Zoologist Surya Prakash feels “human interference” has added to the problem of proliferation. “Not only are birds very adaptable, but they also need to find food. The fact that humans are providing the pigeons food is disturbing the natural balance,” said Prakash. The increase in pigeons has seen an accompanying depletion in sparrow populations. Devasar feels the pigeons’ capacity to adapt has allowed them to nest and breed in spaces where other birds cannot. “Be it under a window AC, in crevices or on shelves, pigeons can nest anywhere,” Devasar pointed out. “Therefore, they have easily taken over spaces where once only sparrows could be found. Naturally sparrows are now rare in urban areas.”
A senior public health official from south corporation acknowledged the challenge. “The Delhi Municipal Corporation Act grants us powers to act in case a certain animal population starts causing a public health crisis. With no check on them by other predatory birds, the pigeon population is assuming gigantic proportions. They can soon be categorised as urban bird pests,” an official said. He added: “Each pigeon is estimated to create 11.5kg of excreta every year. Since this excreta is acidic in nature, it damages buildings and monuments. It also spreads salmonella germs.”

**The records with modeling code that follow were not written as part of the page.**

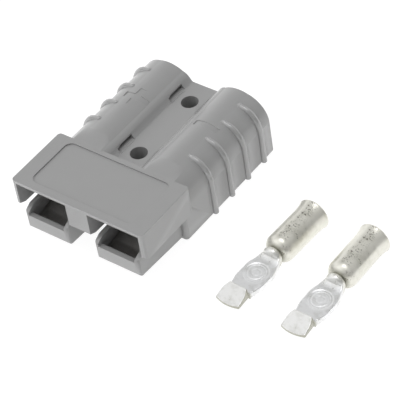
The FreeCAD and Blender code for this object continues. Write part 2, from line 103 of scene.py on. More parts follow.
class Operands(Enum):
    """What a calculation in a material works on, by the node for it."""

    NUMBERS = "Math"
    VECTORS = "VectorMath"


def srgb(red: int, green: int, blue: int) -> Colour:
    """Turn an eight-bit display colour into a linear one.

    Args:
        red: Red from 0 to 255.
        green: Green from 0 to 255.
        blue: Blue from 0 to 255.

    Returns:
        The linear colour.
    """
    def channel(value: int) -> float:
        """Turn one channel into its linear value."""
        share = value / 255
        return share / 12.92 if share <= 0.04045 else ((share + 0.055) / 1.055) ** 2.4

    return channel(red), channel(green), channel(blue)


def scaled(span: Pair, start: float = 0.0) -> Pair:
    """Turn a range of millimetres, counted from a start, into metres."""
    return (start + span[0]) * MM, (start + span[1]) * MM


@dataclass(frozen=True)
class Noise:
    """A noise texture, by its waves in a metre, its finer layers and their strength."""

    scale: float
    detail: float
    roughness: float


class NodeBook:
    """Small helper that adds nodes to the tree of a material or world and links them."""

    def __init__(self, owner: Material | bpy.types.World) -> None:
        """Start an empty tree.

        Args:
            owner: The material or world whose tree is written.
        """
        owner.use_nodes = True
        self.tree = owner.node_tree
        self.tree.nodes.clear()

    def put(self, target: Socket, value: object) -> None:
        """Set an input to a value, or link it to the socket that gives the value.

        Args:
            target: The input.
            value: The value or the socket.
        """
        if isinstance(value, Socket):
            self.tree.links.new(value, target)
        else:
            target.default_value = value

    def add(self, kind: str, **values: object) -> bpy.types.Node:
        """Add a node.

        Args:
            kind: The node's type name without the ShaderNode prefix.
            **values: Node properties, or inputs under in_NAME with underscores for spaces.

        Returns:
            The new node.
        """
        node = self.tree.nodes.new("ShaderNode" + kind)
        for key, value in values.items():
            if key.startswith("in_"):
                self.put(node.inputs[key[3:].replace("_", " ")], value)
            else:
                setattr(node, key, value)
        return node

    def calculate(self, operation: str, *values: object,
                  operands: Operands = Operands.NUMBERS) -> Socket:
        """Add a calculation.

        Args:
            operation: Name of the operation.
            *values: Its inputs in order.
            operands: What it works on.

        Returns:
            The result, a number where the operation gives one.
        """
        node = self.add(operands.value, operation=operation)
        for target, value in zip(node.inputs, values):
            self.put(target, value)
        return next(socket for socket in node.outputs if socket.enabled)

    def noise(self, place: Socket, kind: Noise) -> Socket:
        """Add a noise texture and give its value from 0 to 1."""
        node = self.add("TexNoise", in_Vector=place, in_Scale=kind.scale, in_Detail=kind.detail,
                        in_Roughness=kind.roughness)
        return node.outputs["Fac"]

    def fade(self, value: Socket, span: Pair, result: Pair = (0.0, 1.0),
             easing: Easing = Easing.SMOOTH) -> Socket:
        """Map one range of a value to another and hold the result at its ends.

        Args:
            value: The value.
            span: Where the range begins and ends.
            result: What is given at its beginning and end.
            easing: How it passes between them.

        Returns:
            The mapped value.
        """
        node = self.add("MapRange", interpolation_type=easing.value, in_Value=value,
                        in_From_Min=span[0], in_From_Max=span[1],
                        in_To_Min=result[0], in_To_Max=result[1])
        return node.outputs["Result"]

    def ramp(self, value: Socket, *stops: tuple[float, Colour]) -> Socket:
        """Add a colour ramp.

        Args:
            value: The value that picks the colour.
            *stops: Position and colour of each stop.

        Returns:
            The colour.
        """
        node = self.add("ValToRGB", in_Fac=value)
        elements = node.color_ramp.elements
        while len(elements) < len(stops):
            elements.new(0.5)
        for element, (place, colour) in zip(elements, stops):
            element.position = place
            element.color = (*colour, 1.0)
        return node.outputs["Color"]

    def mix(self, blend: str, share: float | Socket, first: Socket, second: Colour | Socket) -> Socket:
        """Mix two colours.

        Args:
            blend: Blend type.
            share: Share of the second colour, or the socket that gives it.
            first: Socket of the first colour.
            second: The second colour, or its socket.

        Returns:
            The mixed colour.
        """
        node = self.add("Mix", data_type="RGBA", blend_type=blend)
        other = (*second, 1.0) if isinstance(second, tuple) else second
        # A Mix node's sockets for numbers, vectors and colours share their names, so these go by number
        for number, value in ((0, share), (6, first), (7, other)):
            self.put(node.inputs[number], value)
        return node.outputs[2]

    def surface(self, **values: object) -> None:
        """Add the surface with its inputs, given under in_NAME, and the output."""
        shader = self.add("BsdfPrincipled", **values)
        self.add("OutputMaterial", in_Surface=shader.outputs["BSDF"])


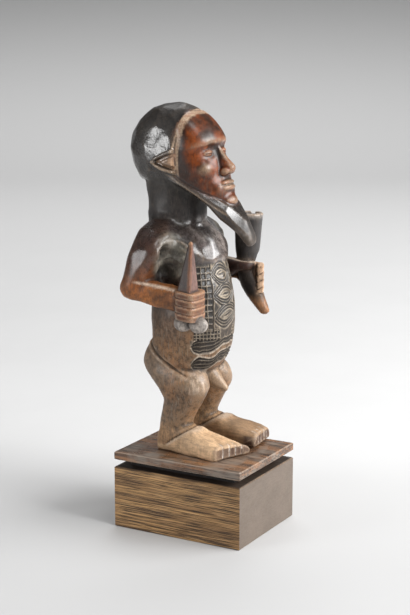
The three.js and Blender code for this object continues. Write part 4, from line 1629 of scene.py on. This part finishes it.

When TOI contacted the corporations on the issue, officials said specialised posts and non-lethal methods could be used to control the pigeon count. “Earlier, control of animal causing diseases used to come under the public health department, but the task was later shifted to the veterinary department. We had specialised posts like red gang coolies who would keep a tab on rodent population, but over the years, such posts have been phased out,” an official said.
Another SDMC official suggested that department use non-chemical, non-lethal techniques like netting and trapping. “But the best way is to control the rampant feeding on the roadsides. Police should not allow these feeding islands to prosper,” the official said. A senior veterinary department official asserted that pigeons were covered under the Wildlife Protection Act, 1972, and managing such “wild animals” and their habitat was the mandate of forest departments and not the local bodies.